begin INFORMATION SUPPLIED

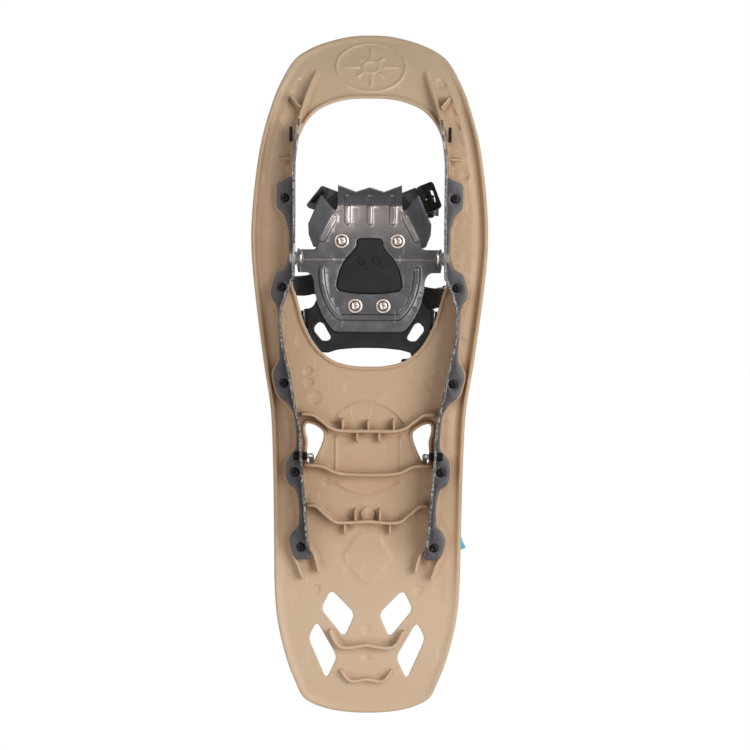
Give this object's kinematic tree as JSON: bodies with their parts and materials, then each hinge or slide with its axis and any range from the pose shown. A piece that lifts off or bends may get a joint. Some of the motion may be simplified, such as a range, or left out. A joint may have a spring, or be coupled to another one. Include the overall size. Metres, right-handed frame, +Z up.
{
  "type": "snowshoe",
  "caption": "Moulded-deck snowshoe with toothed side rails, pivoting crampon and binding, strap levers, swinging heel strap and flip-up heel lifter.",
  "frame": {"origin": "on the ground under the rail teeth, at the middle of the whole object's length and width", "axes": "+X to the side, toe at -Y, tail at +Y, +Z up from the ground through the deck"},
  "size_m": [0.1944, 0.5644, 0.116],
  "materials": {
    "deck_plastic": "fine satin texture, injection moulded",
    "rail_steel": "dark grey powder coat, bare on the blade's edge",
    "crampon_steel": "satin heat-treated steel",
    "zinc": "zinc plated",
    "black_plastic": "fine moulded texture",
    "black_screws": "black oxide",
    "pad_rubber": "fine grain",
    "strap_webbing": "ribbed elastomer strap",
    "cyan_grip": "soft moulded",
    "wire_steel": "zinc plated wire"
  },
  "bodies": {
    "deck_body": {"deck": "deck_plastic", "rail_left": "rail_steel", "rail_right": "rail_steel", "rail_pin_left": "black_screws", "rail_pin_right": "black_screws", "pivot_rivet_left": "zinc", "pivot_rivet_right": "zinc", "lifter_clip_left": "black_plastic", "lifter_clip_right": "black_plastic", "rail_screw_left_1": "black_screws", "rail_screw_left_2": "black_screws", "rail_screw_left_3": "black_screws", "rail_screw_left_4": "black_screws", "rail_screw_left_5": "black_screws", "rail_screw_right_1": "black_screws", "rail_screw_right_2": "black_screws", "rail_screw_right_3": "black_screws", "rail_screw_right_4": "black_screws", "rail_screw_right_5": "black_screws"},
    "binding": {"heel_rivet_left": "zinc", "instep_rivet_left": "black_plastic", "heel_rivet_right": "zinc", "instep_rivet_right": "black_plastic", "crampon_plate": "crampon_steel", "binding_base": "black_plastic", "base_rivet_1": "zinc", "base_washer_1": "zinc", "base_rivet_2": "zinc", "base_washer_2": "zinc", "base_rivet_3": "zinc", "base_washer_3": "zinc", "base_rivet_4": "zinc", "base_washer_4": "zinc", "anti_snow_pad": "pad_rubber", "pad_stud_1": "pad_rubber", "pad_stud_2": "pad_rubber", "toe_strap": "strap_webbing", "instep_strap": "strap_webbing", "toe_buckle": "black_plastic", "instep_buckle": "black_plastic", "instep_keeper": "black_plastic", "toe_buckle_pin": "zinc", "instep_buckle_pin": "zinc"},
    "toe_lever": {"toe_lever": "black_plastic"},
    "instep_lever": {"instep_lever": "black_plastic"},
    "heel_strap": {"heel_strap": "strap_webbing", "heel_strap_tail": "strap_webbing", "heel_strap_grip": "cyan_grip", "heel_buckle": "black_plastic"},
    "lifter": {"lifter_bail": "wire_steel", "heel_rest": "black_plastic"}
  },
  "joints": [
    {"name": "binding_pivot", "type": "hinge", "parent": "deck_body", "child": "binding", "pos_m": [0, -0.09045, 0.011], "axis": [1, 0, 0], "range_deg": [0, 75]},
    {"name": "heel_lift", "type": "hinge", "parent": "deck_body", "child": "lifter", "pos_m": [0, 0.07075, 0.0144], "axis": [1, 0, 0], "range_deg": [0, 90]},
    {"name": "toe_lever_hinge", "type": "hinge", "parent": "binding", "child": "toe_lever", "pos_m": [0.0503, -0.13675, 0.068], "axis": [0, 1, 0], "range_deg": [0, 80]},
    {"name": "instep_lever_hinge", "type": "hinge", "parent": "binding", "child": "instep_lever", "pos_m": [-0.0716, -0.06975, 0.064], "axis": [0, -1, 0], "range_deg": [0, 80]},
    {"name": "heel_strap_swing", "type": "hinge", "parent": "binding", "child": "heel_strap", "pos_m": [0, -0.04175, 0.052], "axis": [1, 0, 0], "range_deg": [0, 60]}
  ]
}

end INFORMATION SUPPLIED

▸ **WORK INSTRUCTIONS**:
All of the material above needs to be copied exactly.

▸ **TASK RESULT**:
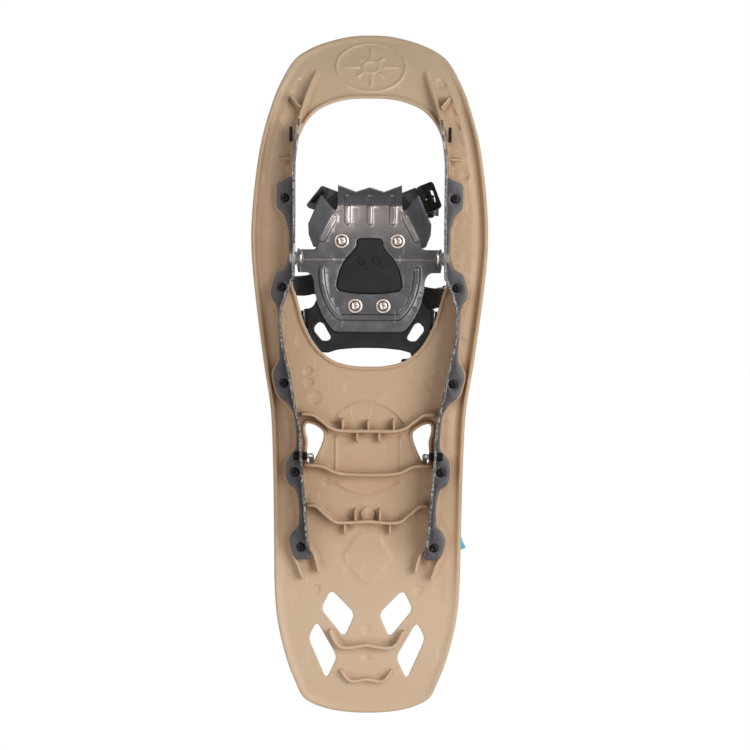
Give this object's kinematic tree as JSON: bodies with their parts and materials, then each hinge or slide with its axis and any range from the pose shown. A piece that lifts off or bends may get a joint. Some of the motion may be simplified, such as a range, or left out. A joint may have a spring, or be coupled to another one. Include the overall size. Metres, right-handed frame, +Z up.
{
  "type": "snowshoe",
  "caption": "Moulded-deck snowshoe with toothed side rails, pivoting crampon and binding, strap levers, swinging heel strap and flip-up heel lifter.",
  "frame": {"origin": "on the ground under the rail teeth, at the middle of the whole object's length and width", "axes": "+X to the side, toe at -Y, tail at +Y, +Z up from the ground through the deck"},
  "size_m": [0.1944, 0.5644, 0.116],
  "materials": {
    "deck_plastic": "fine satin texture, injection moulded",
    "rail_steel": "dark grey powder coat, bare on the blade's edge",
    "crampon_steel": "satin heat-treated steel",
    "zinc": "zinc plated",
    "black_plastic": "fine moulded texture",
    "black_screws": "black oxide",
    "pad_rubber": "fine grain",
    "strap_webbing": "ribbed elastomer strap",
    "cyan_grip": "soft moulded",
    "wire_steel": "zinc plated wire"
  },
  "bodies": {
    "deck_body": {"deck": "deck_plastic", "rail_left": "rail_steel", "rail_right": "rail_steel", "rail_pin_left": "black_screws", "rail_pin_right": "black_screws", "pivot_rivet_left": "zinc", "pivot_rivet_right": "zinc", "lifter_clip_left": "black_plastic", "lifter_clip_right": "black_plastic", "rail_screw_left_1": "black_screws", "rail_screw_left_2": "black_screws", "rail_screw_left_3": "black_screws", "rail_screw_left_4": "black_screws", "rail_screw_left_5": "black_screws", "rail_screw_right_1": "black_screws", "rail_screw_right_2": "black_screws", "rail_screw_right_3": "black_screws", "rail_screw_right_4": "black_screws", "rail_screw_right_5": "black_screws"},
    "binding": {"heel_rivet_left": "zinc", "instep_rivet_left": "black_plastic", "heel_rivet_right": "zinc", "instep_rivet_right": "black_plastic", "crampon_plate": "crampon_steel", "binding_base": "black_plastic", "base_rivet_1": "zinc", "base_washer_1": "zinc", "base_rivet_2": "zinc", "base_washer_2": "zinc", "base_rivet_3": "zinc", "base_washer_3": "zinc", "base_rivet_4": "zinc", "base_washer_4": "zinc", "anti_snow_pad": "pad_rubber", "pad_stud_1": "pad_rubber", "pad_stud_2": "pad_rubber", "toe_strap": "strap_webbing", "instep_strap": "strap_webbing", "toe_buckle": "black_plastic", "instep_buckle": "black_plastic", "instep_keeper": "black_plastic", "toe_buckle_pin": "zinc", "instep_buckle_pin": "zinc"},
    "toe_lever": {"toe_lever": "black_plastic"},
    "instep_lever": {"instep_lever": "black_plastic"},
    "heel_strap": {"heel_strap": "strap_webbing", "heel_strap_tail": "strap_webbing", "heel_strap_grip": "cyan_grip", "heel_buckle": "black_plastic"},
    "lifter": {"lifter_bail": "wire_steel", "heel_rest": "black_plastic"}
  },
  "joints": [
    {"name": "binding_pivot", "type": "hinge", "parent": "deck_body", "child": "binding", "pos_m": [0, -0.09045, 0.011], "axis": [1, 0, 0], "range_deg": [0, 75]},
    {"name": "heel_lift", "type": "hinge", "parent": "deck_body", "child": "lifter", "pos_m": [0, 0.07075, 0.0144], "axis": [1, 0, 0], "range_deg": [0, 90]},
    {"name": "toe_lever_hinge", "type": "hinge", "parent": "binding", "child": "toe_lever", "pos_m": [0.0503, -0.13675, 0.068], "axis": [0, 1, 0], "range_deg": [0, 80]},
    {"name": "instep_lever_hinge", "type": "hinge", "parent": "binding", "child": "instep_lever", "pos_m": [-0.0716, -0.06975, 0.064], "axis": [0, -1, 0], "range_deg": [0, 80]},
    {"name": "heel_strap_swing", "type": "hinge", "parent": "binding", "child": "heel_strap", "pos_m": [0, -0.04175, 0.052], "axis": [1, 0, 0], "range_deg": [0, 60]}
  ]
}